Simon vs. the Homo Sapiens Agenda
Simon vs. the Homo Sapiens Agenda by Becky Albertalli
My rating: 4 of 5 stars

Book #7 for 2017
Personal Challenge: An award-winning book
GenreLand Game: Romance
Better World Books Challenge Prompts:
– A young adult novel
– A book by a female writer
Book Riot’s Read Harder Prompts:
– A debut novel
– An LGBTQ+ romance novel
Possible Book Bingo Squares:
– A Book with an Award
– A Book with an LGBTQA Character
– An Author’s Debut
Legendary Book Club of Habitica’s Ultimate Reading Challenge: A book that you can finish in a day
PopSugar Challenge Prompts:
– A book with a red spine
– A book about a difficult topic

This is a sweet and wittily told romance story about a closeted gay teen who is being blackmailed about his secret budding email romance with another boy at the same school. What makes it even more interesting is that the sweethearts use code names and don’t even know who the other is. Albertalli makes effective use of red herrings to keep everybody guessing, though I did figure it out quite a bit before Simon did.

After the on-the-nose blandness of my previous read, Albertalli’s narrative voice was a refreshing change of pace. She used teen-boy-speak in clever ways to get her point across and was still able to make each character’s voice distinct. I did get a bit muddled about some of the side romances among Simon’s friends, but that may be in part due to my advanced age. Or perhaps I was always like that, even in high school.

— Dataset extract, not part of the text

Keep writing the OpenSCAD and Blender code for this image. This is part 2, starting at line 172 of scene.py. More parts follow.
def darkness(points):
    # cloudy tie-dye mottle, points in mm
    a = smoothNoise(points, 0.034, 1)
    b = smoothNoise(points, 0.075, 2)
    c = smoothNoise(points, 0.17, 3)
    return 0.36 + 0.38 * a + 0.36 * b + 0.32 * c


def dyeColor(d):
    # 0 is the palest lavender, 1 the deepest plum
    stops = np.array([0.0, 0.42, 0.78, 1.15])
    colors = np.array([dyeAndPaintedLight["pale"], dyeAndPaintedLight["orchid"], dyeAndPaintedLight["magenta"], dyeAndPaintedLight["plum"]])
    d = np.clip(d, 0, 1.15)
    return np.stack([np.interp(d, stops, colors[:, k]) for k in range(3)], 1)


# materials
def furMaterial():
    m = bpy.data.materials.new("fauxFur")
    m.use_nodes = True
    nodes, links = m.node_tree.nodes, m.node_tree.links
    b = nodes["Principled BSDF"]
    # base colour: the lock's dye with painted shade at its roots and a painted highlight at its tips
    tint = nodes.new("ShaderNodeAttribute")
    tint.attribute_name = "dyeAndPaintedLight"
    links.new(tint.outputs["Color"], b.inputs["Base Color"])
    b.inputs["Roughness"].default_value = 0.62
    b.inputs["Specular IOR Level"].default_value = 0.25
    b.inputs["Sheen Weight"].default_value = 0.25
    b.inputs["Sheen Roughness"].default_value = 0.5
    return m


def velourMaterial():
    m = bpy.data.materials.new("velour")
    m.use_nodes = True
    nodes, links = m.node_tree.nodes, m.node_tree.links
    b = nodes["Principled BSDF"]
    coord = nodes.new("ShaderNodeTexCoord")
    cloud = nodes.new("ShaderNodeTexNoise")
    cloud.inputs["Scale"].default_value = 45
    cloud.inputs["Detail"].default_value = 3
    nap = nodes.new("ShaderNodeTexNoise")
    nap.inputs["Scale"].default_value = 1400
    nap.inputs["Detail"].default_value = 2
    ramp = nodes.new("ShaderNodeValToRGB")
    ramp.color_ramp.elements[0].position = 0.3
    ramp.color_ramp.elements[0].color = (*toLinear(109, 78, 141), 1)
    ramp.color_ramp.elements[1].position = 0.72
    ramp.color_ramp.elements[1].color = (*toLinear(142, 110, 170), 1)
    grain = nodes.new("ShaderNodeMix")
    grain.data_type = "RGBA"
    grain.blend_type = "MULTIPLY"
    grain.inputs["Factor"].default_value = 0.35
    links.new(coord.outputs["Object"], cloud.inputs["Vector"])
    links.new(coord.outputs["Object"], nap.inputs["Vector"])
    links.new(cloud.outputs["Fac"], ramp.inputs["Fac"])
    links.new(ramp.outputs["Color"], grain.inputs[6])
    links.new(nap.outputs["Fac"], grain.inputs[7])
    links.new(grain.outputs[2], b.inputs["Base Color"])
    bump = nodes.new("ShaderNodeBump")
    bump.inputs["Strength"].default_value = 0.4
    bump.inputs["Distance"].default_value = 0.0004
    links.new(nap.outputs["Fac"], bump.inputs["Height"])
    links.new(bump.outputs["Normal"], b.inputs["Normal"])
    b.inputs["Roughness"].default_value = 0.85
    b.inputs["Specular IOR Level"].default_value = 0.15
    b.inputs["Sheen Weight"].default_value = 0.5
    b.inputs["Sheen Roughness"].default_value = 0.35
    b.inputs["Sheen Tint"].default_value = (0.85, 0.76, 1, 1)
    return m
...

This story made me think a lot about how different high school social life is now from when I was a kid. As much as I use social media now for planning my life, and despite being somewhat early (compared to my peers) to the online world in the ’80s, the idea of social media apps being such a ubiquitous teen communications hub is completely foreign to me. In retrospect, I had an insane level of personal privacy, and it’s kind of sad that today’s kids don’t even really know what it is to have a private life. As an introvert, I find the idea of having to be “on” like that at all times downright disturbing.

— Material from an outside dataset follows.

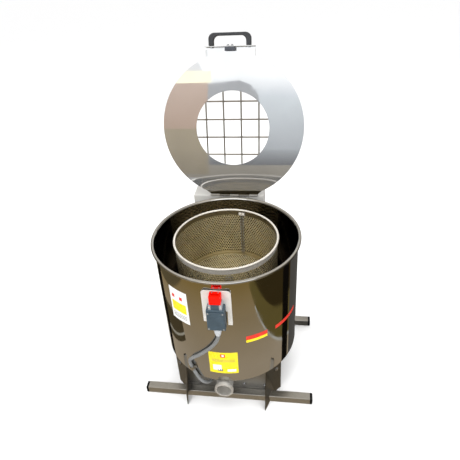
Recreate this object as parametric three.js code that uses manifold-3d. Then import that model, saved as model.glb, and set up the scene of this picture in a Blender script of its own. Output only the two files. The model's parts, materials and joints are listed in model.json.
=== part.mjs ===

Albertalli also handles lots of side issues really well here. Like how various families set boundaries and consequences for pushing at or violating them. And how important it can be not only to communicate, but to be open to communication that might not be comfortable. And how people will surprise you by being complex.

This story ranged from silly to sobering, but it was a fun, quick read. The only reason I’m giving it only 4 stars is that I’m just too old to appreciate a lot of the teen angst. But I’d totally recommend this to any teenager.